> **THE REQUEST**: Repeat the material exactly as it appears.

> **DATASET EXCERPT**:
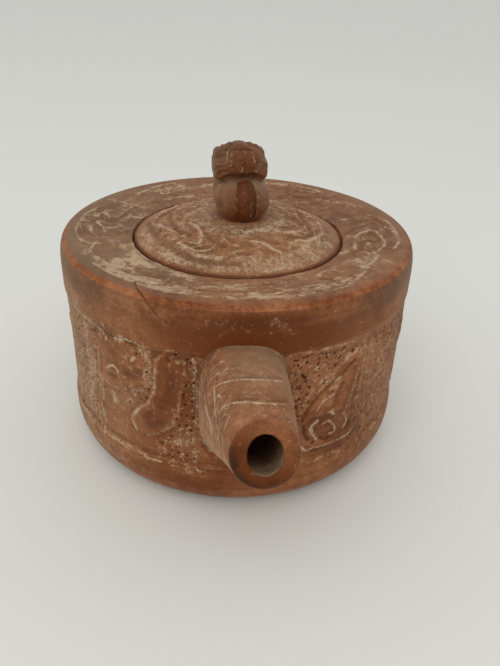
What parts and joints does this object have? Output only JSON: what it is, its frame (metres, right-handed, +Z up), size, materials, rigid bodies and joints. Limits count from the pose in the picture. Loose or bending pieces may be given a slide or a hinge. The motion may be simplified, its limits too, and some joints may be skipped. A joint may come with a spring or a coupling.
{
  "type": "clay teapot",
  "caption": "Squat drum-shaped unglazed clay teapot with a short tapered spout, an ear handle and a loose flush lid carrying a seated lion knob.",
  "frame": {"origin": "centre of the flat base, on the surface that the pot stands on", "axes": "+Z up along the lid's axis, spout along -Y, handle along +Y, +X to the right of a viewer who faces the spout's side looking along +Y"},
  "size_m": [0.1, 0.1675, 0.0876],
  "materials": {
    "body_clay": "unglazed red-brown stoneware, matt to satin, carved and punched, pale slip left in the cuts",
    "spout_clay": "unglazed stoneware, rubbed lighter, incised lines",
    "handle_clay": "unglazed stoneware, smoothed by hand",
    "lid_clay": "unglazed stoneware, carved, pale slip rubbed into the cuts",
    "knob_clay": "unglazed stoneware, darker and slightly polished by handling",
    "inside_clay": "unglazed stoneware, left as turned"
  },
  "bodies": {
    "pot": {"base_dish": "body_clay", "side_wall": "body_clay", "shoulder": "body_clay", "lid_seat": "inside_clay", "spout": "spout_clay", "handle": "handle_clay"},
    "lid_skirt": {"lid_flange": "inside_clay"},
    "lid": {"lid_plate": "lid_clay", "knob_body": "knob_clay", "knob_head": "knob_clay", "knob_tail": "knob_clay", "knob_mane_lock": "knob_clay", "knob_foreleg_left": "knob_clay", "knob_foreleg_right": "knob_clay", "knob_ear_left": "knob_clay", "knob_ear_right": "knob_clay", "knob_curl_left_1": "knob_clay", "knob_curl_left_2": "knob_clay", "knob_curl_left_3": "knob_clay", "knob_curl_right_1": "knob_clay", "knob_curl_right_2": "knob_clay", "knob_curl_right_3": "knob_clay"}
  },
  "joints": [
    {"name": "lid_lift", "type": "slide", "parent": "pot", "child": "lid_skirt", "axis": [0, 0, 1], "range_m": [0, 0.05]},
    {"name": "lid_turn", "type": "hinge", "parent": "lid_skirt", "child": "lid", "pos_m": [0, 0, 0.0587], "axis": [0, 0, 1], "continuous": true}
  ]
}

> **ANSWER FOR THE TASK**:
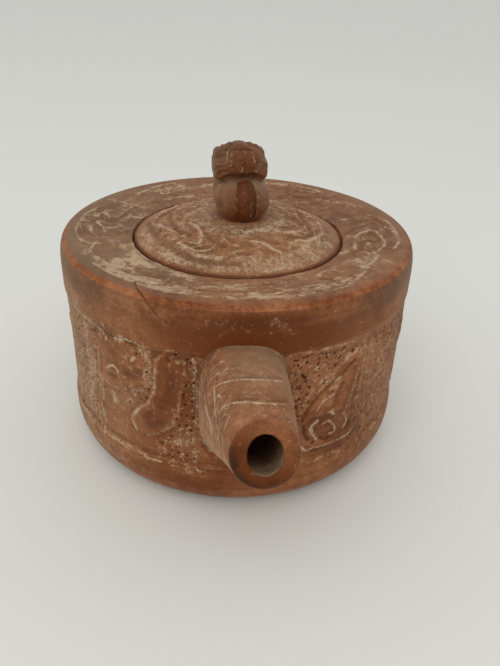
What parts and joints does this object have? Output only JSON: what it is, its frame (metres, right-handed, +Z up), size, materials, rigid bodies and joints. Limits count from the pose in the picture. Loose or bending pieces may be given a slide or a hinge. The motion may be simplified, its limits too, and some joints may be skipped. A joint may come with a spring or a coupling.
{
  "type": "clay teapot",
  "caption": "Squat drum-shaped unglazed clay teapot with a short tapered spout, an ear handle and a loose flush lid carrying a seated lion knob.",
  "frame": {"origin": "centre of the flat base, on the surface that the pot stands on", "axes": "+Z up along the lid's axis, spout along -Y, handle along +Y, +X to the right of a viewer who faces the spout's side looking along +Y"},
  "size_m": [0.1, 0.1675, 0.0876],
  "materials": {
    "body_clay": "unglazed red-brown stoneware, matt to satin, carved and punched, pale slip left in the cuts",
    "spout_clay": "unglazed stoneware, rubbed lighter, incised lines",
    "handle_clay": "unglazed stoneware, smoothed by hand",
    "lid_clay": "unglazed stoneware, carved, pale slip rubbed into the cuts",
    "knob_clay": "unglazed stoneware, darker and slightly polished by handling",
    "inside_clay": "unglazed stoneware, left as turned"
  },
  "bodies": {
    "pot": {"base_dish": "body_clay", "side_wall": "body_clay", "shoulder": "body_clay", "lid_seat": "inside_clay", "spout": "spout_clay", "handle": "handle_clay"},
    "lid_skirt": {"lid_flange": "inside_clay"},
    "lid": {"lid_plate": "lid_clay", "knob_body": "knob_clay", "knob_head": "knob_clay", "knob_tail": "knob_clay", "knob_mane_lock": "knob_clay", "knob_foreleg_left": "knob_clay", "knob_foreleg_right": "knob_clay", "knob_ear_left": "knob_clay", "knob_ear_right": "knob_clay", "knob_curl_left_1": "knob_clay", "knob_curl_left_2": "knob_clay", "knob_curl_left_3": "knob_clay", "knob_curl_right_1": "knob_clay", "knob_curl_right_2": "knob_clay", "knob_curl_right_3": "knob_clay"}
  },
  "joints": [
    {"name": "lid_lift", "type": "slide", "parent": "pot", "child": "lid_skirt", "axis": [0, 0, 1], "range_m": [0, 0.05]},
    {"name": "lid_turn", "type": "hinge", "parent": "lid_skirt", "child": "lid", "pos_m": [0, 0, 0.0587], "axis": [0, 0, 1], "continuous": true}
  ]
}